Nella provincia di Modena, e non siamo certo fanalino di coda, il 33% delle pensioni erogate dall’Inps (una su tre!) sta al di sotto dei 500 euro al mese. Se alziamo la soglia ai 1.000 euro al mese, ben il 73% delle pensioni modenesi vi sta dentro (quasi tre su quattro!). Il calcolo ricomprende l’insieme delle pensioni erogate in provincia: vecchiaia, anzianità, invalidità e reversibilità ai superstiti.
L’attuale e persistente impennata dei prezzi registra, a differenza degli anni ‘90, una preoccupante diversità: si concentra di più su alimentari ed energia.
Cioè il pane e il companatico di tutti i giorni e le bollette di tutti i tipi.
Appare evidente, e a parole tutti lo riconoscono, che i più esposti all’impoverimento sono perciò i pensionati.
Il primo intervento ottenuto sulle pensioni basse con l’Accordo del luglio scorso ed il bonus per gli “incapienti”, sono solo due primi passi di un
percorso che aveva bisogno di ben altri e consistenti interventi; percorso che si è interrotto con lo scioglimento delle Camere.

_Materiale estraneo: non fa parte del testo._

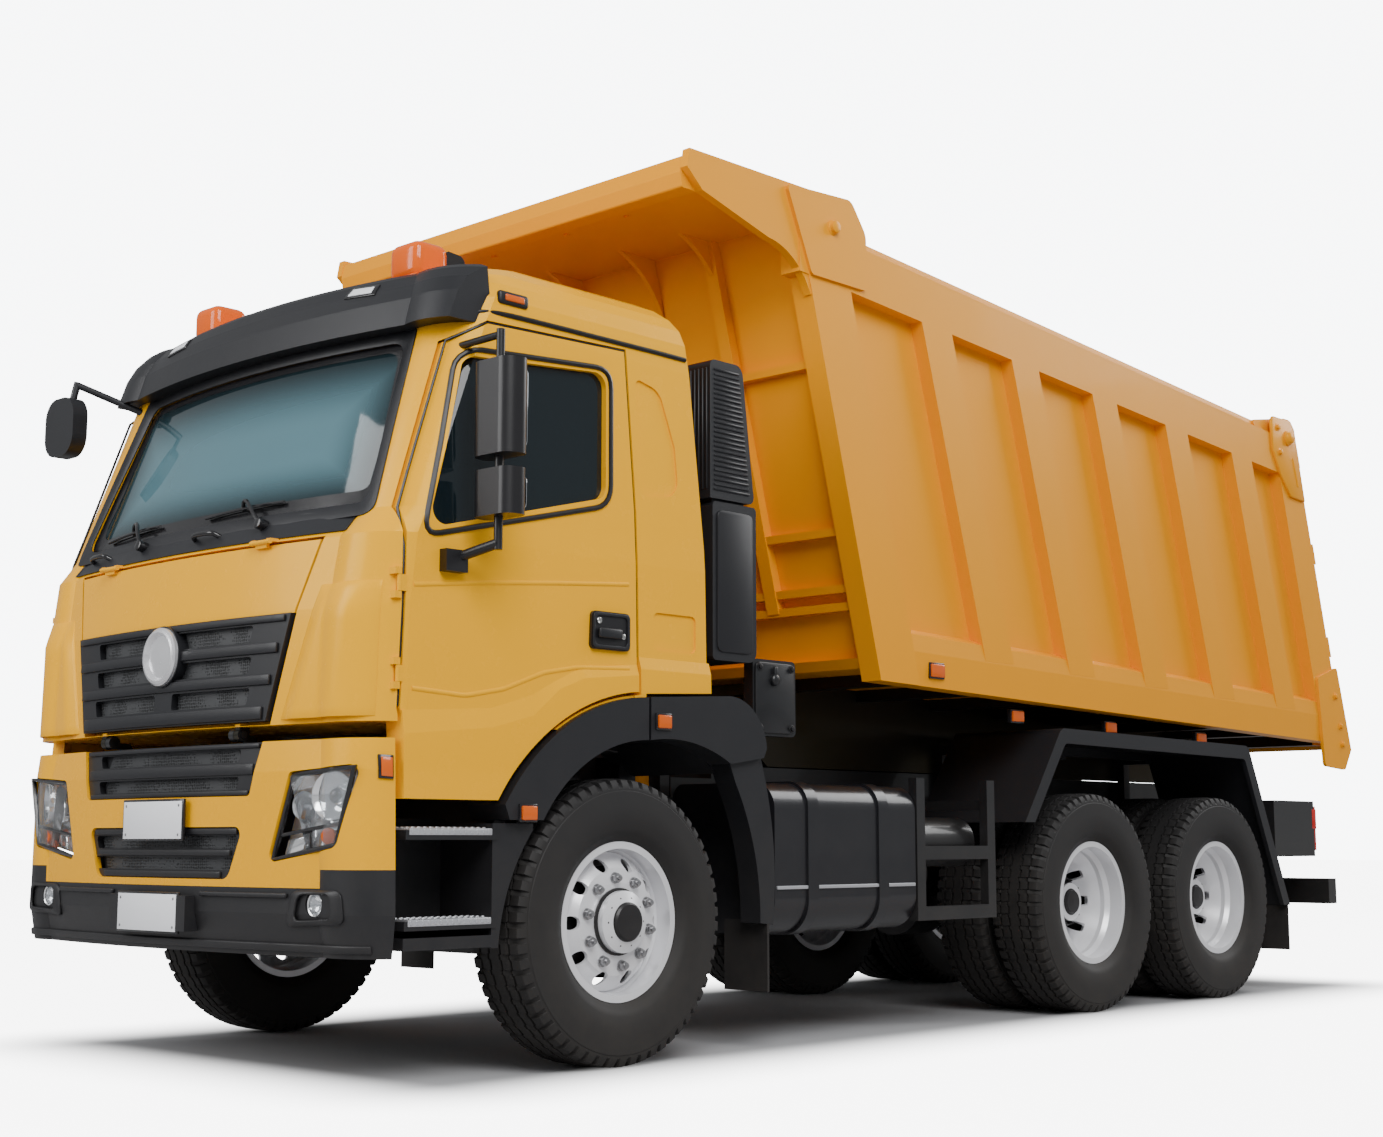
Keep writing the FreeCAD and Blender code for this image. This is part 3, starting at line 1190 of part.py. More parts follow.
def low_line(x):
    """Height of the bed's lower edge at station x."""
    share = (x - BED_LOW_FRONT[0]) / (BED_LOW_REAR[0] - BED_LOW_FRONT[0])
    return BED_LOW_FRONT[1] + share * (BED_LOW_REAR[1] - BED_LOW_FRONT[1])


def front_x(z):
    return BED_LOW_FRONT[0] + (z - BED_LOW_FRONT[1]) * BED_LEAN


def rear_x(z):
    return BED_LOW_REAR[0] + (z - BED_LOW_REAR[1]) * BED_LEAN


def top_line(x):
    """Height of the side's upper edge at station x."""
    front = front_x(BED_TOP_FRONT)
    back = rear_x(BED_TOP_REAR)
    return BED_TOP_FRONT + (x - front) / (back - front) * (BED_TOP_REAR - BED_TOP_FRONT)


POST_WIDE = 290.0
RAIL_DEEP = 225.0
SILL_DEEP = 155.0
FLOOR_RISE = 60.0


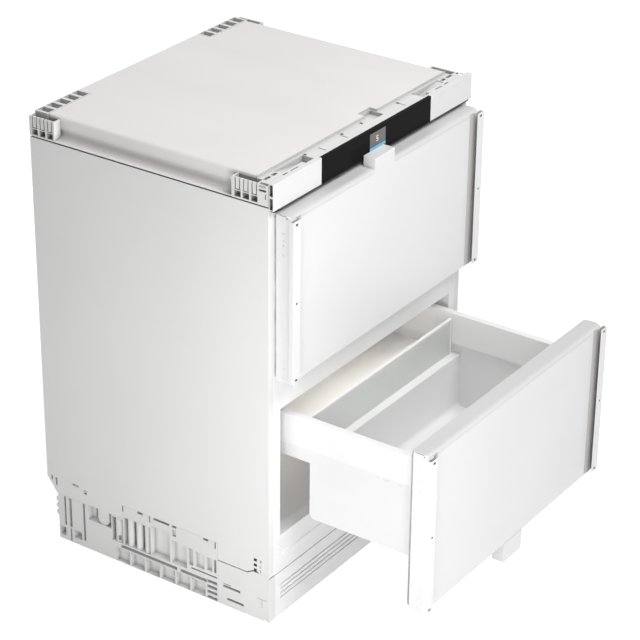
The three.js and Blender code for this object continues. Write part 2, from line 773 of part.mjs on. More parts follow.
// the moulding's body: full width below the side panel, and a carrier behind the panel's lower edge
function mouldBody(side) {
  const y = [plinthSideFront, plinthSideBack];
  const lower = sideBox(side, [plinthInner, half], y, [floorGap, panelRearEdge - seat]);
  const middle = sideBox(side, [plinthInner, half], [y[0], midEnd - seat],
    [panelRearEdge - 1, panelMidEdge - seat]);
  const carrierEnd = back - carrierRearGap;
  const carrier = prism('x', outline([
    [y[0], panelRearEdge - 1], [rearCorner - 1, panelRearEdge - 1], [rearCorner - 1, panelRearEdge + 1],
    [carrierEnd, panelRearEdge + panelRearRise], [carrierEnd, foamBase - seat], [y[0], foamBase - seat],
  ]), side > 0 ? [plinthInner, sideHalf] : [-sideHalf, -plinthInner]);
  return join([lower, middle, carrier]);
}

function mouldTab(side) {
  const depth = side > 0 ? [half - mouldDepth - 2, half - 2] : [2 - half, mouldDepth + 2 - half];
  const y = plinthSideFront + plateFrom + tabFrom;
  return rod('x', tabRadius, depth, [y, tabZ], 20)
    .add(box(depth, [y - tabRadius, y + tabRadius], [tabZ, panelRearEdge - 1]));
}

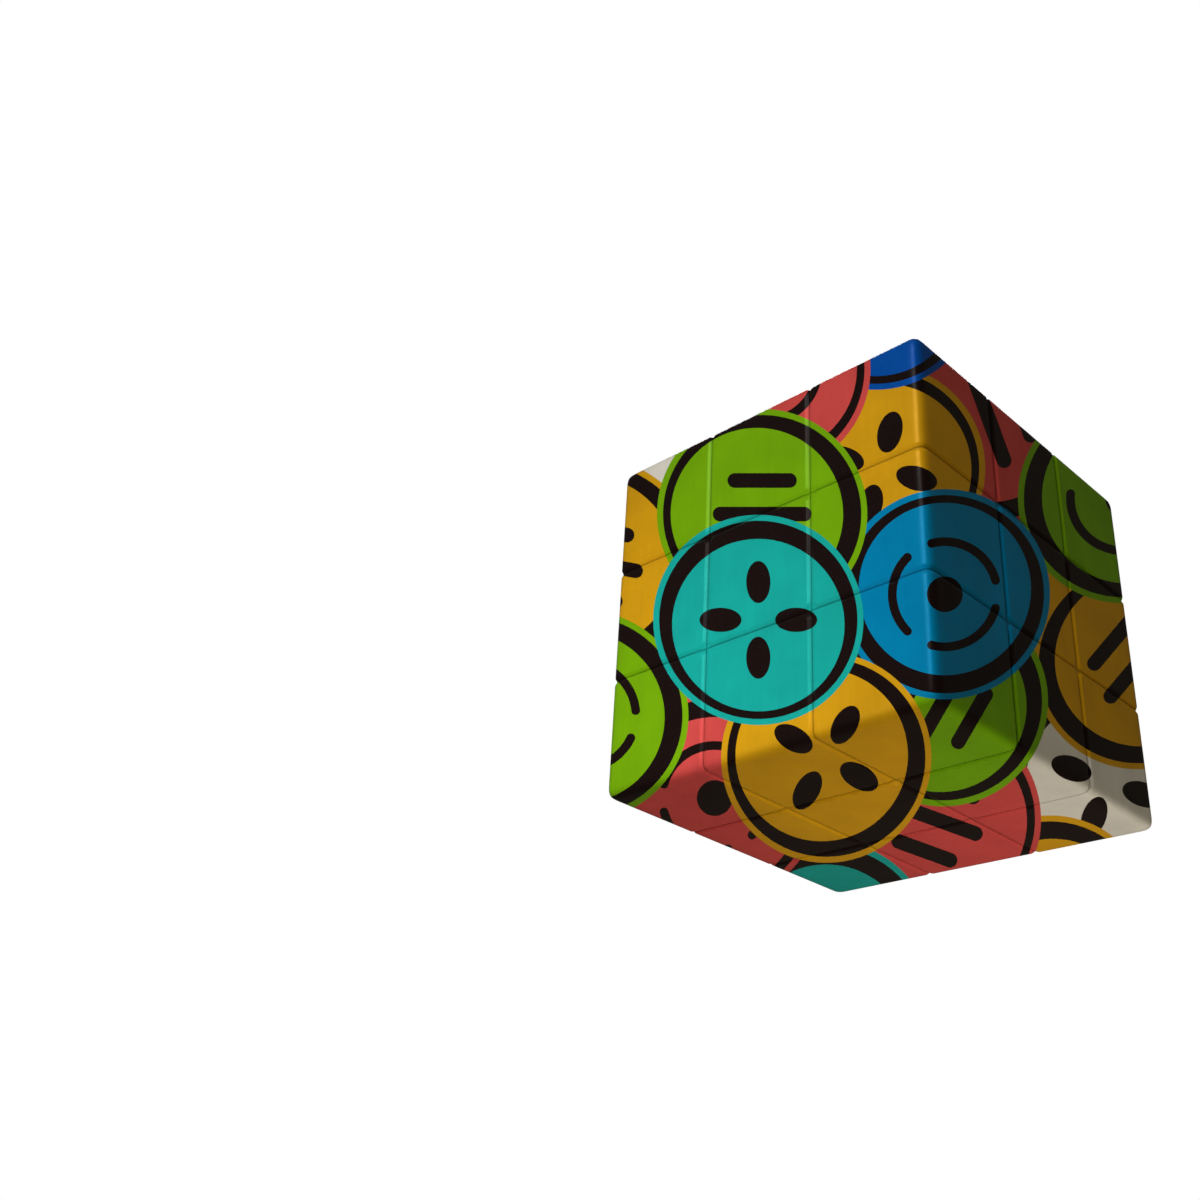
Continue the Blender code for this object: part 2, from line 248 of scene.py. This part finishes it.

D’altra parte, crescono le entrate fiscali grazie alla lotta all’evasione (extragettito) ed i Sindacati dei pensionati avevano chiesto unitariamente
che il Parlamento adottasse un provvedimento urgente e condiviso (bipartisan) per restituire subito un sostegno ai redditi fissi più bassi
da lavoro e da pensione.
Noi si capisce perché, ma le tattiche elettorali hanno impedito alla attuale opposizione di condividere un’esigenza sacrosanta, sostenuta da
tutti i pensionati di centro, di destra e di sinistra.
Immediatamente, col futuro governo, torneremo alla carica per ottenere il giusto e il dovuto: copertura e recupero del potere di acquisto di tutte le pensioni; alleggerimento del prelievo fiscale nazionale e locale (addizionali); lotta alla evasione fiscale, ma anche alle speculazioni sui prezzi; contenimento delle tariffe sui servizi.
Col prossimo governo che si insedierà, qualunque esso sia , torneremo alla carica sugli stessi punti.
Alle amministrazioni locali chiediamo di intervenire decisamente sia sul versante delle tariffe dei servizi, sia sul controllo dei prezzi al consumo, per monitorare e fare luce sui punti critici della troppo lunga filiera che separa la produzione dal consumo, a partire dai beni di prima necessità.
Sulle bollette per i servizi locali va, finalmente, introdotta una “fascia sociale” di esenzione (anche parziale) dettata da criteri trasparenti ed
equi che salvaguardino i redditi da pensione medio bassi.
Sul contenimento dei prezzi, gli enti locali pur non avendo poteri diretti di intervento, possono però fare molto coinvolgendo i sindacati, le
associazioni dei consumatori e degli operatori del commercio.
E per i prodotti di consumo primario, si possono promuovere “panieri” a prezzi convenienti, concordati e/o bloccati per periodi di tempo da concordare con le associazioni; si possono promuovere “mercati riservati alla vendita diretta”; incentivare “gruppi di acquisto solidale”; ecc…
Importante è poter agire presto e su una serie di interventi generali o specifici, nazionali e locali.
L’obbiettivo deve essere chiaro e prioritario: ridare ossigeno al potere di acquisto delle pensioni e scoraggiare le scorciatoie speculative sui prezzi che arricchiscono pochi e spremono di più.